Material -
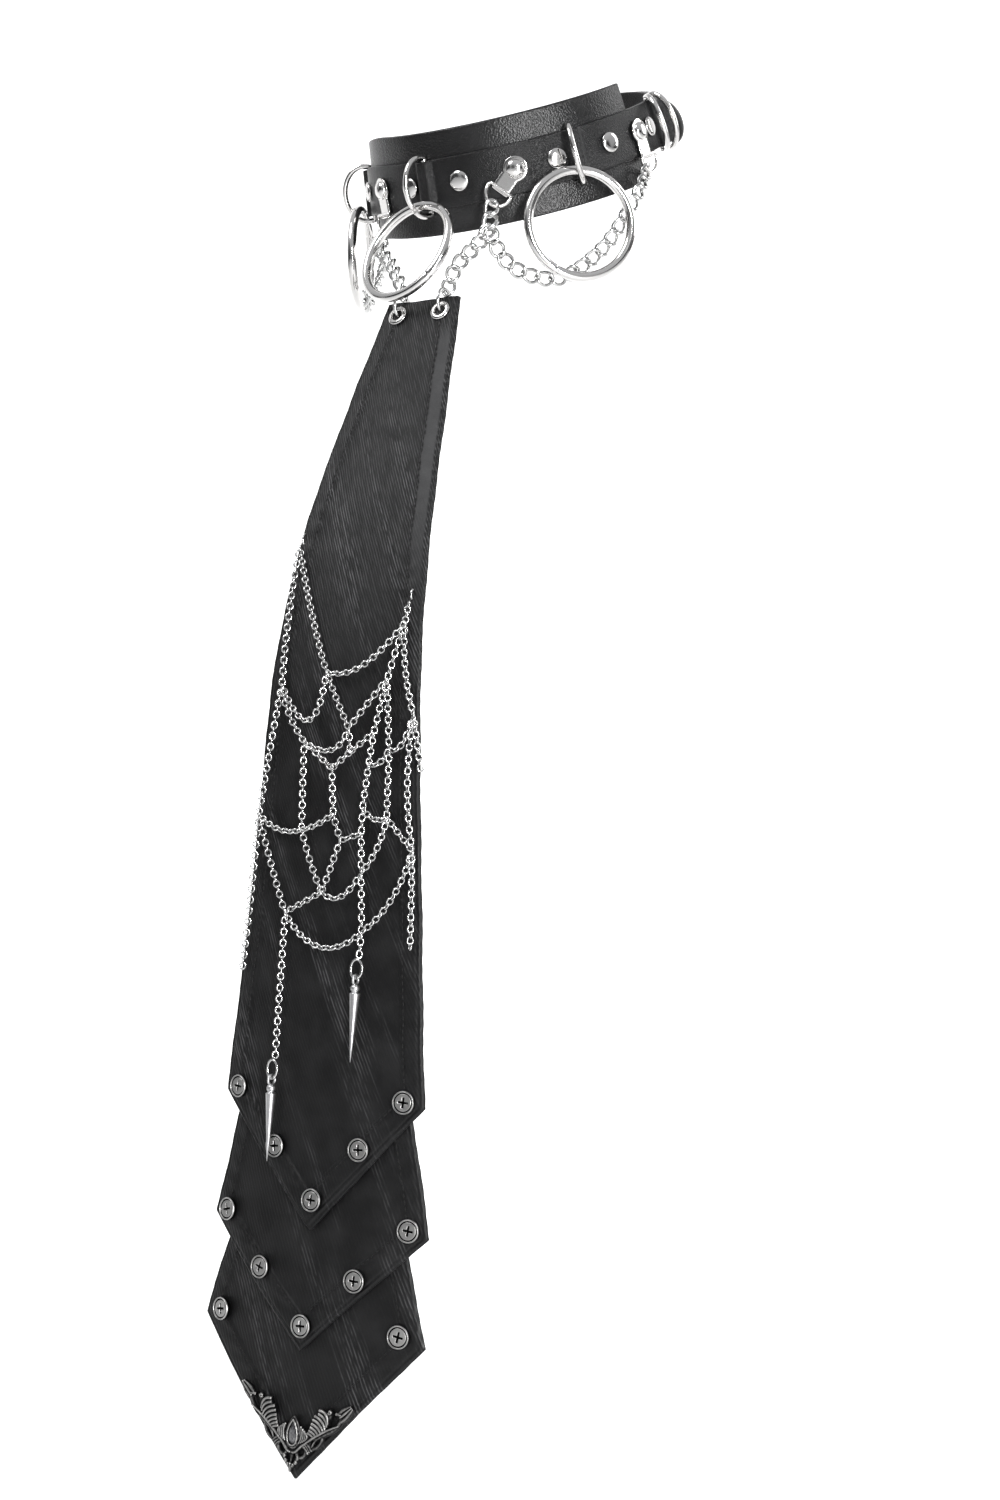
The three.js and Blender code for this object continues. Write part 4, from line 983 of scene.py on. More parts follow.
def panel_shell(layer, rows, face, has_facing):
    """Each row runs over the face and back behind it. Its edges are half circles as thick as the wall: the
    face and the back draw together by wall / 2 * (1 - sqrt(1 - s^2)), s being 1 at the very edge."""
    left, right = [edge[:, None] for edge in layer_edges(layer, rows)]
    half = (right - left) / 2
    even = np.linspace(-1, 1, PANEL_COLUMNS)
    share = 0.35 * np.sin(even * np.pi / 2) + 0.65 * even
    across = (left + right) / 2 + share * half
    drop = np.broadcast_to(rows[:, None], across.shape)
    rim = WALL / 2 * (1 - np.sqrt(1 - np.clip(1 - half * (1 - np.abs(share)) / EDGE_ROUND, 0, 1) ** 2))
    front = on_tie(across, drop, face - FACE_SINK + leather_relief(layer, across, drop) - rim)
    back = on_tie(across, drop, face - WALL + BACK_LIFT + rim)
    plain = facing_share(layer, across, drop) * has_facing
    uv = np.stack([across, drop], axis=-1) * UV_PER_MM
    grid = doubled_ends(np.concatenate([front, back[:, ::-1]], axis=1))
    grid[0] = grid[0].mean(axis=0)
    grid[-1] = grid[-1].mean(axis=0)
    relief = doubled_ends(np.concatenate([plain, 0 * plain], axis=1))
    return Shell().add(grid, relief=relief, uv=doubled_ends(np.concatenate([uv, uv[:, ::-1]], axis=1)))


def flat_size(layer, rows):
    """A layer laid flat: its greatest width, its length down the face, and the area between its edges."""
    left, right = layer_edges(layer, rows)
    width = right - left
    down_face = np.linalg.norm(np.diff(on_tie(0, rows), axis=0), axis=1)
    area = ((width[1:] + width[:-1]) / 2 * down_face).sum()
    return width.max(), down_face.sum(), area


for place, (name, layer) in enumerate(LAYERS.items()):
    shell = panel_shell(layer, layer_rows(layer), -place * LAYER_STEP, name == "front")
    build(f"{name}_panel", shell, RIBBED, f"tie_{name}_layer", merge=1e-7)

# %% [markdown]
# Stitches
#
# The hems are sewn with black thread. A stitch is a short bead of thread, round in section and pointed at its
# ends, and a few hundred of them are made at once: each seam is cut into equal steps, and each step is one.
# Then each layer's width, length and area laid flat are worked out.

# %% Stitches
STITCH_PITCH = 2.6
STITCH_SHARE = 0.74
STITCH_RADIUS = 0.3
STITCH_RISE = 0.12
THREAD = Material("black thread", Roughness=0.6, Specular_IOR_Level=0.15)
fibre = THREAD.noise(THREAD.place(), 1500.0)
THREAD.set("Base Color", THREAD.mix(fibre, (0.003, 0.003, 0.003), (0.016, 0.016, 0.016)))


def seams(layer):
    """Each seam as (across, drop) rows: down both sides, and along both slanted edges to the point."""
    corner, tip = layer["corner"], layer["tip"]
    side_inset = SIDE_HEM - SEAM_INSET
    slope = layer["corner_half"] / (tip - corner)
    inset = (POINT_HEM - SEAM_INSET) * np.hypot(slope, 1)
    turn = corner - (inset - side_inset) / slope
    down = np.linspace(layer["top"] + 4, turn, 400)
    left, right = layer_edges(layer, down)
    paths = [np.stack([left + side_inset, down], axis=1), np.stack([right - side_inset, down], axis=1)]
    down = np.linspace(turn, tip - inset / slope, 200)
    left, right = layer_edges(layer, np.minimum(down, corner))
    low = np.clip((down - corner) / (tip - corner), 0, 1)
    middle = (left + right) / 2 * (1 - low) + layer["tip_shift"] * low
    reach = (tip - down) * slope - inset
    return paths + [np.stack([middle - reach, down], axis=1), np.stack([middle + reach, down], axis=1)]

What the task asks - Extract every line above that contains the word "from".

Finished answer -
The three.js and Blender code for this object continues. Write part 4, from line 983 of scene.py on. More parts follow.